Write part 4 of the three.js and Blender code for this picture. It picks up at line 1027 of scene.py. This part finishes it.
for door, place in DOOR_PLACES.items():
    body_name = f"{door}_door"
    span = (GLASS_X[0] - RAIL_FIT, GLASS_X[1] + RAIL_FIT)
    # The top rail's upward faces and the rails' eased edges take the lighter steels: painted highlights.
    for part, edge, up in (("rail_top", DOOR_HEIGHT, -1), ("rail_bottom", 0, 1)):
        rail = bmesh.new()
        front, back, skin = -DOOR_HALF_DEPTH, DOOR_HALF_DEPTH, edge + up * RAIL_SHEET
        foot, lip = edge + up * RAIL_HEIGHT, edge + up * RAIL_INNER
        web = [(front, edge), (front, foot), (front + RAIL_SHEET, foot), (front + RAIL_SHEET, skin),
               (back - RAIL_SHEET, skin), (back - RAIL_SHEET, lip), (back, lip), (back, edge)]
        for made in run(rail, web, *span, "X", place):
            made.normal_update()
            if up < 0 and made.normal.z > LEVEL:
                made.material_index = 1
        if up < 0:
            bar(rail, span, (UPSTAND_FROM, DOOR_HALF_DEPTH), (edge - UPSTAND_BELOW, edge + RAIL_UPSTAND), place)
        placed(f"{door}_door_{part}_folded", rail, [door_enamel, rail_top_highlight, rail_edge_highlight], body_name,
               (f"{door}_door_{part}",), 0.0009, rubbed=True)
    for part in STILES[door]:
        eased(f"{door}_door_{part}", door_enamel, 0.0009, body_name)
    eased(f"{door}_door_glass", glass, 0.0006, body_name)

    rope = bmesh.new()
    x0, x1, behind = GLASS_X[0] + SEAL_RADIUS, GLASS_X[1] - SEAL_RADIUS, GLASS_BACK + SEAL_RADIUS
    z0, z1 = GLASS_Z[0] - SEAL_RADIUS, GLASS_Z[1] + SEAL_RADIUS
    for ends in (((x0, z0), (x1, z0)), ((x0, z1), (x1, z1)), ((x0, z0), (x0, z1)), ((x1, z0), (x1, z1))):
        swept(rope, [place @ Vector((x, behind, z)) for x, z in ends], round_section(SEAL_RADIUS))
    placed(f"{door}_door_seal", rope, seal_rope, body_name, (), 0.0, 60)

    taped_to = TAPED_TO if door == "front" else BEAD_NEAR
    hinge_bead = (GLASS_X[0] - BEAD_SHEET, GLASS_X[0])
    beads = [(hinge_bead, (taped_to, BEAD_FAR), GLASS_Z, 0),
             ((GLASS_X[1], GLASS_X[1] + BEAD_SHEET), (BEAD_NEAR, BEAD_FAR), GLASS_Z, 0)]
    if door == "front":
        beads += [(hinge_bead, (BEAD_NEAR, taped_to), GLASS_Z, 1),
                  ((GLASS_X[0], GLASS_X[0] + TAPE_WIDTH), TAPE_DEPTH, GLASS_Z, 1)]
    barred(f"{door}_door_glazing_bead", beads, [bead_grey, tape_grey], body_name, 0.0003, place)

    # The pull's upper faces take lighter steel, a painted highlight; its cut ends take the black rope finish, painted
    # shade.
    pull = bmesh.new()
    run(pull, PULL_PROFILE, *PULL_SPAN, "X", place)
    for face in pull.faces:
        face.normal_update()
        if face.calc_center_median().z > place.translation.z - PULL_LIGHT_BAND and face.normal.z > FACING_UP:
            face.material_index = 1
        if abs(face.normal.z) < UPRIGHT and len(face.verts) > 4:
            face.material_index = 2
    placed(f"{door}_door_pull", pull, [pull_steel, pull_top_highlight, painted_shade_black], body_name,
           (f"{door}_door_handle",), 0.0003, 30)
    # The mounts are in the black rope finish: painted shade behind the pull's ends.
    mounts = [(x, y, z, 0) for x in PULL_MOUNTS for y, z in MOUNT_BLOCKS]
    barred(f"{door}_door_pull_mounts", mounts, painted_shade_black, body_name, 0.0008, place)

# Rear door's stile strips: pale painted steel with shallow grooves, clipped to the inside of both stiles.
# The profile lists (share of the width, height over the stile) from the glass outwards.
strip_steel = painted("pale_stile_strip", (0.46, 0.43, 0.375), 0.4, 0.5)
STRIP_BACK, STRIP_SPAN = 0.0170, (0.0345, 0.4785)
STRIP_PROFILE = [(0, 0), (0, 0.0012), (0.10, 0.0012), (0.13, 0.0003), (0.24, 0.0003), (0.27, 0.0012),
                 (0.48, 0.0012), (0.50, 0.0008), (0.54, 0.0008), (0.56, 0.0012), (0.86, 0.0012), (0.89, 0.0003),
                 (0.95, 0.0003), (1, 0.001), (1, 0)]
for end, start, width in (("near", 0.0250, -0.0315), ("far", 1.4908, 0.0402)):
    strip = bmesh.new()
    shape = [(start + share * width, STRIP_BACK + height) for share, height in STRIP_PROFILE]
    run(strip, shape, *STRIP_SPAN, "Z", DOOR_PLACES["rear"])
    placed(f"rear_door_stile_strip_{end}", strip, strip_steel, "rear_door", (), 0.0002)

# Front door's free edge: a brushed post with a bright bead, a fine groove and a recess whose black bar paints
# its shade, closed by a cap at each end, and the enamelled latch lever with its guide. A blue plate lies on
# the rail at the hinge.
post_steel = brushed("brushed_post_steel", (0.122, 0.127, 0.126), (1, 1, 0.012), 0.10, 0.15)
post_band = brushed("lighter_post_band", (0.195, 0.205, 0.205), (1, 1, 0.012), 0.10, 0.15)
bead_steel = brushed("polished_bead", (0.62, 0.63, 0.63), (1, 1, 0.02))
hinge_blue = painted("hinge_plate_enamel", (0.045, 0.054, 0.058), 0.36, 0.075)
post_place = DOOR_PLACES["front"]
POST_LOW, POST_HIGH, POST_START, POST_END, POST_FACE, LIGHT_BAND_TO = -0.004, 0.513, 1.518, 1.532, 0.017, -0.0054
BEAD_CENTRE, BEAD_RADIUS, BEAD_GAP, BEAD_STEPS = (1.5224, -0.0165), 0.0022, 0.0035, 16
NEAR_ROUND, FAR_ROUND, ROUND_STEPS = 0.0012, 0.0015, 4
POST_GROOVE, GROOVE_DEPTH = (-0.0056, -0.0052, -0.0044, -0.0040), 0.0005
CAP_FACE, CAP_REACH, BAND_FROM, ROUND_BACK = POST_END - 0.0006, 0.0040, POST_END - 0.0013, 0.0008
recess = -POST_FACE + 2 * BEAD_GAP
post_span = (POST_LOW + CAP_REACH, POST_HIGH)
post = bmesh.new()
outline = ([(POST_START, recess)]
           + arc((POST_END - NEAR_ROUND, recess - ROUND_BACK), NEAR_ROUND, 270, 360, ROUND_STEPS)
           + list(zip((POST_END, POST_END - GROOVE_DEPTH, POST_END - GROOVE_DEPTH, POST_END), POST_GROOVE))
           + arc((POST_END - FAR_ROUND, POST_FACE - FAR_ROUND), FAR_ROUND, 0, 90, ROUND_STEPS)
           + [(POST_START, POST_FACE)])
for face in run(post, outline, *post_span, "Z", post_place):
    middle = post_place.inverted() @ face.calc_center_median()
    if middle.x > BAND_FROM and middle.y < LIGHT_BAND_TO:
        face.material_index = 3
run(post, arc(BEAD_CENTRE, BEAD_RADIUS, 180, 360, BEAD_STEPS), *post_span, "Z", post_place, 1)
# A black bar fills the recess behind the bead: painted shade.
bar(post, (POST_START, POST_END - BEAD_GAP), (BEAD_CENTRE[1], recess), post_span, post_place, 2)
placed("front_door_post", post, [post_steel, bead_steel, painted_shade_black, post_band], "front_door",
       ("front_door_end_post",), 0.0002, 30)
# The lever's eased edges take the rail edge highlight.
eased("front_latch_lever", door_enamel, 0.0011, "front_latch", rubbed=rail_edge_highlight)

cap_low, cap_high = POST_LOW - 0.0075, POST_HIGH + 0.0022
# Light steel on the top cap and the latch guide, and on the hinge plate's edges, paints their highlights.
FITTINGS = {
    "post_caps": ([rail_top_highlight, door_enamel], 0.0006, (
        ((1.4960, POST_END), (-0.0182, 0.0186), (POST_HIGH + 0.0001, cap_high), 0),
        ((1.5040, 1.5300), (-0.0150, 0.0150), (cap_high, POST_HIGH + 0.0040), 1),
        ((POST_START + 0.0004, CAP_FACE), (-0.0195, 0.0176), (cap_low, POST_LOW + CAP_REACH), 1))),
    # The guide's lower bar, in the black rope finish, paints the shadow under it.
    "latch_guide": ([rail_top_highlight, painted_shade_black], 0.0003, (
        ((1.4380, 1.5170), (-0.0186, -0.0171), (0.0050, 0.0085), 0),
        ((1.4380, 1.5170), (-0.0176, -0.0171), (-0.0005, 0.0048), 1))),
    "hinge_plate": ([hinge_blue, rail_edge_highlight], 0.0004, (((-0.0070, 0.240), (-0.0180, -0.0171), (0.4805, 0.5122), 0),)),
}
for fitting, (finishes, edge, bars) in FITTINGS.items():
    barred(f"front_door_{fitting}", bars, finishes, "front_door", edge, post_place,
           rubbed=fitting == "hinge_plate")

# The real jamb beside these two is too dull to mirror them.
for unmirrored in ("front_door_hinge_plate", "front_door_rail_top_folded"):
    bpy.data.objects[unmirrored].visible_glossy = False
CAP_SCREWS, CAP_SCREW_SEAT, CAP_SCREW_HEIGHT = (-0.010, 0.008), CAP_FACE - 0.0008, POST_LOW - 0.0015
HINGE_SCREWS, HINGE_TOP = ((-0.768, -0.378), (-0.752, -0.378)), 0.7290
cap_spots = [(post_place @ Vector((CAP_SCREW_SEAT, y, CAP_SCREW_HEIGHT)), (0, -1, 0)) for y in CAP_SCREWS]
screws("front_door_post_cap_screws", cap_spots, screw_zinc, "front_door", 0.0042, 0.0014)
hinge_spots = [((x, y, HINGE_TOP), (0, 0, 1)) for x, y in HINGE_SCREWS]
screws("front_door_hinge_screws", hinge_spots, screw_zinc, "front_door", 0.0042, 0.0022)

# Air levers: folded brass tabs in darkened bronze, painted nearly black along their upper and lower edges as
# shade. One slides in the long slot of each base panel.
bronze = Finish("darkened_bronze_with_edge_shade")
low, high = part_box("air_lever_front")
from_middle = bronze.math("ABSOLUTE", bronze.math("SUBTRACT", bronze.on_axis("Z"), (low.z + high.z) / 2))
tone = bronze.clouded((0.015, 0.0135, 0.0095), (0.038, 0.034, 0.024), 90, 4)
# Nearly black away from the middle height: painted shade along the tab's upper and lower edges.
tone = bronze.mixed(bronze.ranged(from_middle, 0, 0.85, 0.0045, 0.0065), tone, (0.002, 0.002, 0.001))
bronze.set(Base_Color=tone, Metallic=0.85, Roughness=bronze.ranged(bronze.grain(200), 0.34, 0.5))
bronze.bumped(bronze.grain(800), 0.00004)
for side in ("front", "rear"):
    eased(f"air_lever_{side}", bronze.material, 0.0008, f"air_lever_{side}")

-----

Word for word, reproduce the listing above from its start up to and including the line that has "body_name, (), 0.0, 60)". Give only those lines.

Write part 4 of the three.js and Blender code for this picture. It picks up at line 1027 of scene.py. This part finishes it.
for door, place in DOOR_PLACES.items():
    body_name = f"{door}_door"
    span = (GLASS_X[0] - RAIL_FIT, GLASS_X[1] + RAIL_FIT)
    # The top rail's upward faces and the rails' eased edges take the lighter steels: painted highlights.
    for part, edge, up in (("rail_top", DOOR_HEIGHT, -1), ("rail_bottom", 0, 1)):
        rail = bmesh.new()
        front, back, skin = -DOOR_HALF_DEPTH, DOOR_HALF_DEPTH, edge + up * RAIL_SHEET
        foot, lip = edge + up * RAIL_HEIGHT, edge + up * RAIL_INNER
        web = [(front, edge), (front, foot), (front + RAIL_SHEET, foot), (front + RAIL_SHEET, skin),
               (back - RAIL_SHEET, skin), (back - RAIL_SHEET, lip), (back, lip), (back, edge)]
        for made in run(rail, web, *span, "X", place):
            made.normal_update()
            if up < 0 and made.normal.z > LEVEL:
                made.material_index = 1
        if up < 0:
            bar(rail, span, (UPSTAND_FROM, DOOR_HALF_DEPTH), (edge - UPSTAND_BELOW, edge + RAIL_UPSTAND), place)
        placed(f"{door}_door_{part}_folded", rail, [door_enamel, rail_top_highlight, rail_edge_highlight], body_name,
               (f"{door}_door_{part}",), 0.0009, rubbed=True)
    for part in STILES[door]:
        eased(f"{door}_door_{part}", door_enamel, 0.0009, body_name)
    eased(f"{door}_door_glass", glass, 0.0006, body_name)

    rope = bmesh.new()
    x0, x1, behind = GLASS_X[0] + SEAL_RADIUS, GLASS_X[1] - SEAL_RADIUS, GLASS_BACK + SEAL_RADIUS
    z0, z1 = GLASS_Z[0] - SEAL_RADIUS, GLASS_Z[1] + SEAL_RADIUS
    for ends in (((x0, z0), (x1, z0)), ((x0, z1), (x1, z1)), ((x0, z0), (x0, z1)), ((x1, z0), (x1, z1))):
        swept(rope, [place @ Vector((x, behind, z)) for x, z in ends], round_section(SEAL_RADIUS))
    placed(f"{door}_door_seal", rope, seal_rope, body_name, (), 0.0, 60)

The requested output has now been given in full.